## Task prompt
Reproduce exactly the lines from the one containing "legs = make_legs(beech, frame)" through the one containing "obj.data.transform(world)", both included, and nothing else.

--*--

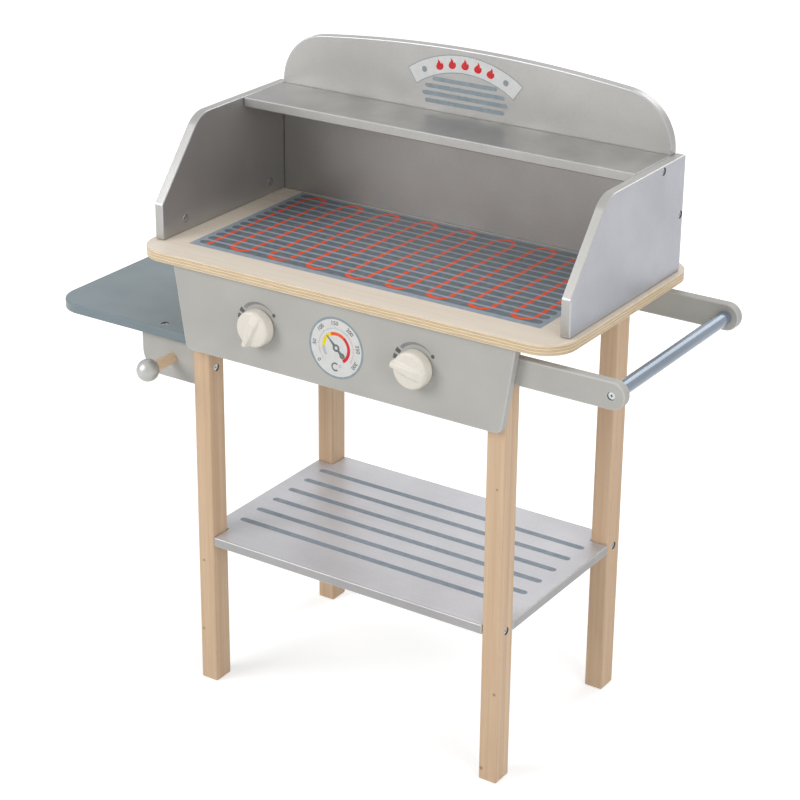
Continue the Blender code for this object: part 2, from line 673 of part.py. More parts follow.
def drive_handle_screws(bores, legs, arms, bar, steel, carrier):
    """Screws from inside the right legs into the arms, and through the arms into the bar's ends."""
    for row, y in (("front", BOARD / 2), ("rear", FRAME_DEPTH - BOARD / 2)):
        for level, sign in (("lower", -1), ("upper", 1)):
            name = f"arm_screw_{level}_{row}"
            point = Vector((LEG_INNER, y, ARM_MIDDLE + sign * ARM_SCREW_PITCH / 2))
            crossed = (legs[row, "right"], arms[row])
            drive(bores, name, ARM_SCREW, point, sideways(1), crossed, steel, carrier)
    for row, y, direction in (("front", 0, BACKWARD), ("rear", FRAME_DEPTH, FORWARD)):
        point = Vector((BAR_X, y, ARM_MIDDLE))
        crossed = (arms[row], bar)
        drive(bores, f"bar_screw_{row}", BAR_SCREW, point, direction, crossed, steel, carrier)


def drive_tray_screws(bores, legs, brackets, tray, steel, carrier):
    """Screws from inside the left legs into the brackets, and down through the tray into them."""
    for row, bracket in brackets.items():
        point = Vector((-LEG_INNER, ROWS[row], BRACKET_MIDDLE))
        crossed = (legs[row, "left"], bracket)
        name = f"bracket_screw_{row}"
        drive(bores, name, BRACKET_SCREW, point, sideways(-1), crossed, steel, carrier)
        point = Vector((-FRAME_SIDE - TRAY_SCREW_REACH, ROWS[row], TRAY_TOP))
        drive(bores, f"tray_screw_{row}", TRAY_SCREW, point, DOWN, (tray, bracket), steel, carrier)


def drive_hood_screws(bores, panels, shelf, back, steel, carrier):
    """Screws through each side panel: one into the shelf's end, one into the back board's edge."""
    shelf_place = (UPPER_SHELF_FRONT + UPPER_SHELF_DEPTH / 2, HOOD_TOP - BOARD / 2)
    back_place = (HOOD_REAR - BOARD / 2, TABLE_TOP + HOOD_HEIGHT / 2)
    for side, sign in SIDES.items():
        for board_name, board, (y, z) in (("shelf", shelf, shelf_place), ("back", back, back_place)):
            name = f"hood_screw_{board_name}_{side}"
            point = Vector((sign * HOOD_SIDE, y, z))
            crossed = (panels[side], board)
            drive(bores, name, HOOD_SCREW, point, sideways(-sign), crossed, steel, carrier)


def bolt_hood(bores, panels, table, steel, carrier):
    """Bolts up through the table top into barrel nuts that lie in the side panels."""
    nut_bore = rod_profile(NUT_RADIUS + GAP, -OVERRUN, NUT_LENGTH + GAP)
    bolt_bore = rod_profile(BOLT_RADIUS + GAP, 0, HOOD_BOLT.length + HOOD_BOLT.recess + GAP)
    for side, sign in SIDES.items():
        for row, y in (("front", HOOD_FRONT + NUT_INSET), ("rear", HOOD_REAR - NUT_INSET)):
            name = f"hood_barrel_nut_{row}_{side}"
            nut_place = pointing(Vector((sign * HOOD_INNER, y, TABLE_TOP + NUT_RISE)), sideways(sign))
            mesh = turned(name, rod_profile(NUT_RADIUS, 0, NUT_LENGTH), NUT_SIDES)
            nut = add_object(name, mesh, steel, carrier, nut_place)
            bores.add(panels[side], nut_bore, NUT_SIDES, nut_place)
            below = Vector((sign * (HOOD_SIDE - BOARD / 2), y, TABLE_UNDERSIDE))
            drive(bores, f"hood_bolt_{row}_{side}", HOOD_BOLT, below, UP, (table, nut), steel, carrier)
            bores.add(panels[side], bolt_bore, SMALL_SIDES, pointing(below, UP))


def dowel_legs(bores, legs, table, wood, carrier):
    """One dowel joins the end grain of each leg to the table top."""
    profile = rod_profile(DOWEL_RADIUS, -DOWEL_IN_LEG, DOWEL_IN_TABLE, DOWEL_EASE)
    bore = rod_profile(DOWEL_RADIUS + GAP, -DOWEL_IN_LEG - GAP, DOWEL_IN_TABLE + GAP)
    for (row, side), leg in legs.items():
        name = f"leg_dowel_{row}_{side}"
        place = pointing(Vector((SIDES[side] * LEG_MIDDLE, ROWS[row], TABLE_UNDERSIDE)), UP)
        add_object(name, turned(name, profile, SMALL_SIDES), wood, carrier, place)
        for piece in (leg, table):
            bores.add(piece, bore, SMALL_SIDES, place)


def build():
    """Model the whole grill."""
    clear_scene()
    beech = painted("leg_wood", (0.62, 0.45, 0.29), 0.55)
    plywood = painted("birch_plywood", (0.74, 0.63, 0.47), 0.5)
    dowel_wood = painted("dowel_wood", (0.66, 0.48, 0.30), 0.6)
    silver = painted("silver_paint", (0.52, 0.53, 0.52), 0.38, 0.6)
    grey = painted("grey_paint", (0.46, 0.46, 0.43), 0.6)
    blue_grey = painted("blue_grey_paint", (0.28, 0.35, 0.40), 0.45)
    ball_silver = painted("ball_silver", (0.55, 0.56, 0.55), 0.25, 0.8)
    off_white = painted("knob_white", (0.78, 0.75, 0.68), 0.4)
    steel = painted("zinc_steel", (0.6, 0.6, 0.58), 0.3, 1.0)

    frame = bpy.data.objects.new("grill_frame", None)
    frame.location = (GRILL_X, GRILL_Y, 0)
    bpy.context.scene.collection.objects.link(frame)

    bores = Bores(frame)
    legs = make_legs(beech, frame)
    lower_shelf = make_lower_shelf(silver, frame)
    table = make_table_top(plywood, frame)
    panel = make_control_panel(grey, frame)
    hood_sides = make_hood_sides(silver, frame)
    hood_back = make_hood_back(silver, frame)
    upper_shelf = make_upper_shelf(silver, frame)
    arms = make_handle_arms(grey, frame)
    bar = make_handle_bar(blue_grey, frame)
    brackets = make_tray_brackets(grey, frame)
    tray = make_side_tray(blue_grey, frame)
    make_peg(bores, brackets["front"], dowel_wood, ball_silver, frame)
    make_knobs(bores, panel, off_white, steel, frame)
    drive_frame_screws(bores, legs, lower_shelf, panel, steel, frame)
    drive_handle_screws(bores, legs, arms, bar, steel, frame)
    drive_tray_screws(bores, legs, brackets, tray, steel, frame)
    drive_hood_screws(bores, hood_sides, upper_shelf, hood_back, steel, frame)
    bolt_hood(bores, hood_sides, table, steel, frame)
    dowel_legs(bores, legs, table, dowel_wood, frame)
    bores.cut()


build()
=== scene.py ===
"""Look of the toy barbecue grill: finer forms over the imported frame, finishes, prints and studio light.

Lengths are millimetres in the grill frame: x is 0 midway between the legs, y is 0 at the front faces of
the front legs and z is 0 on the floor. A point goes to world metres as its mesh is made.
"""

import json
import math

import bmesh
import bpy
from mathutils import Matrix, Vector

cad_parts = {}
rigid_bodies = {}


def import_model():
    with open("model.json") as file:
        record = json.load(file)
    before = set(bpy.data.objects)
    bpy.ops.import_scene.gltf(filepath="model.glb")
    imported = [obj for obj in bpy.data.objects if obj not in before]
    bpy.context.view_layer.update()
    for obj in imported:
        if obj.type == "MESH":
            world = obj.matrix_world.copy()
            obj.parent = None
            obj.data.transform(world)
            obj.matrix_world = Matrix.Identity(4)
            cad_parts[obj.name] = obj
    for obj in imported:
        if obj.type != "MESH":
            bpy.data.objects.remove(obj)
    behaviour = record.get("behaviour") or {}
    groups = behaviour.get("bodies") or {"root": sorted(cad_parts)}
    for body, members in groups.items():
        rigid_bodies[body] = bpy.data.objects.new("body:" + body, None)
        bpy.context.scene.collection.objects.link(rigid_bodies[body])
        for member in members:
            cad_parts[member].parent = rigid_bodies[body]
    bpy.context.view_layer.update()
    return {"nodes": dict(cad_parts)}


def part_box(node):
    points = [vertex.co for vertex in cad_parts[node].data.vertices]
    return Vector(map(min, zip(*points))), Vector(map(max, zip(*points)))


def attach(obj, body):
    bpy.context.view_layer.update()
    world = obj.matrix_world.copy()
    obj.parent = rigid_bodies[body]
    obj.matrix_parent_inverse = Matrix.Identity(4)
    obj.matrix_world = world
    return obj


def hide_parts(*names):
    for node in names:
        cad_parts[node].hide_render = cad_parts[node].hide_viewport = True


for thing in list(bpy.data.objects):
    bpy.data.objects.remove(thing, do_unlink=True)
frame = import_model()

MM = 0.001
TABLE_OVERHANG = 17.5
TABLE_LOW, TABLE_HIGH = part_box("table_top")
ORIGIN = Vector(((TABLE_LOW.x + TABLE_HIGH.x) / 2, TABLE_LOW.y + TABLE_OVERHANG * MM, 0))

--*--

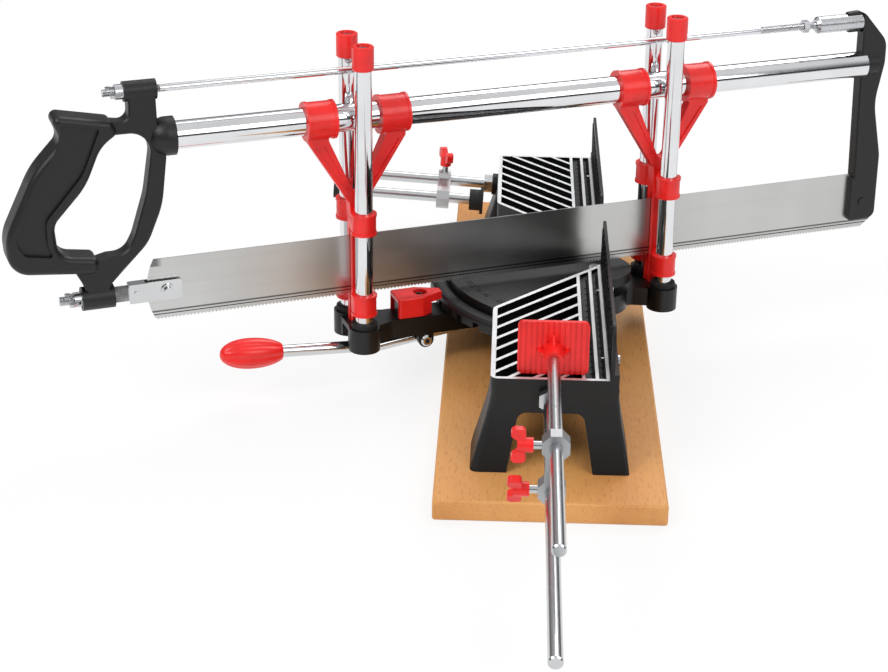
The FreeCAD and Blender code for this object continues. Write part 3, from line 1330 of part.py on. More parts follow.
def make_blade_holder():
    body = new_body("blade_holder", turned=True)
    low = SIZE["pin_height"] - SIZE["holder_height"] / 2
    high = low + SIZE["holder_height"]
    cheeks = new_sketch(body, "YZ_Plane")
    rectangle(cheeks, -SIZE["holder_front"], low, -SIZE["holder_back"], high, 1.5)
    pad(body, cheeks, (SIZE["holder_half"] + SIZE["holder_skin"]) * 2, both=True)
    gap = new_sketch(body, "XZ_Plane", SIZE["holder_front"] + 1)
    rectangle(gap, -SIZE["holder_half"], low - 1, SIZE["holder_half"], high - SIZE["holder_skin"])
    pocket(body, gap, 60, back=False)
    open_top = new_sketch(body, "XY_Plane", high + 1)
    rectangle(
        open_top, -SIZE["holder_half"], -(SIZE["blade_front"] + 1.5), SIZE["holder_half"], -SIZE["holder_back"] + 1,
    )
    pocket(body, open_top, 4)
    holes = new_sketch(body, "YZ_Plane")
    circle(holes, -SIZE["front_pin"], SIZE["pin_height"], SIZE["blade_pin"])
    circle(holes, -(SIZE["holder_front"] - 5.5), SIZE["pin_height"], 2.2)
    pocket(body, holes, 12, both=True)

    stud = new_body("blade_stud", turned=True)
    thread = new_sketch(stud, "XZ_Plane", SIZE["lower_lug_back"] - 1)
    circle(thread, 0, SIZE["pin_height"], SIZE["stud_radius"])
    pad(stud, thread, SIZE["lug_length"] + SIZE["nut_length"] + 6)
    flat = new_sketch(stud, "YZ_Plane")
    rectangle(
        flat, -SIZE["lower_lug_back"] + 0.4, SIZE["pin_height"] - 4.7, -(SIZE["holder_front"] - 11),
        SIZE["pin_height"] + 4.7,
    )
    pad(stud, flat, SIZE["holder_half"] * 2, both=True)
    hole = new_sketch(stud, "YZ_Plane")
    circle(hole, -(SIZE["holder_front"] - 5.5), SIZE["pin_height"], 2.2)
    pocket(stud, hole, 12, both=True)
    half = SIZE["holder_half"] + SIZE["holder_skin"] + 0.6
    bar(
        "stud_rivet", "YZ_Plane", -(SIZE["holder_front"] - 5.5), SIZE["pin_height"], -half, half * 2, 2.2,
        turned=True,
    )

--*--

## Solution below
    legs = make_legs(beech, frame)
    lower_shelf = make_lower_shelf(silver, frame)
    table = make_table_top(plywood, frame)
    panel = make_control_panel(grey, frame)
    hood_sides = make_hood_sides(silver, frame)
    hood_back = make_hood_back(silver, frame)
    upper_shelf = make_upper_shelf(silver, frame)
    arms = make_handle_arms(grey, frame)
    bar = make_handle_bar(blue_grey, frame)
    brackets = make_tray_brackets(grey, frame)
    tray = make_side_tray(blue_grey, frame)
    make_peg(bores, brackets["front"], dowel_wood, ball_silver, frame)
    make_knobs(bores, panel, off_white, steel, frame)
    drive_frame_screws(bores, legs, lower_shelf, panel, steel, frame)
    drive_handle_screws(bores, legs, arms, bar, steel, frame)
    drive_tray_screws(bores, legs, brackets, tray, steel, frame)
    drive_hood_screws(bores, hood_sides, upper_shelf, hood_back, steel, frame)
    bolt_hood(bores, hood_sides, table, steel, frame)
    dowel_legs(bores, legs, table, dowel_wood, frame)
    bores.cut()


build()
=== scene.py ===
"""Look of the toy barbecue grill: finer forms over the imported frame, finishes, prints and studio light.

Lengths are millimetres in the grill frame: x is 0 midway between the legs, y is 0 at the front faces of
the front legs and z is 0 on the floor. A point goes to world metres as its mesh is made.
"""

import json
import math

import bmesh
import bpy
from mathutils import Matrix, Vector

cad_parts = {}
rigid_bodies = {}


def import_model():
    with open("model.json") as file:
        record = json.load(file)
    before = set(bpy.data.objects)
    bpy.ops.import_scene.gltf(filepath="model.glb")
    imported = [obj for obj in bpy.data.objects if obj not in before]
    bpy.context.view_layer.update()
    for obj in imported:
        if obj.type == "MESH":
            world = obj.matrix_world.copy()
            obj.parent = None
            obj.data.transform(world)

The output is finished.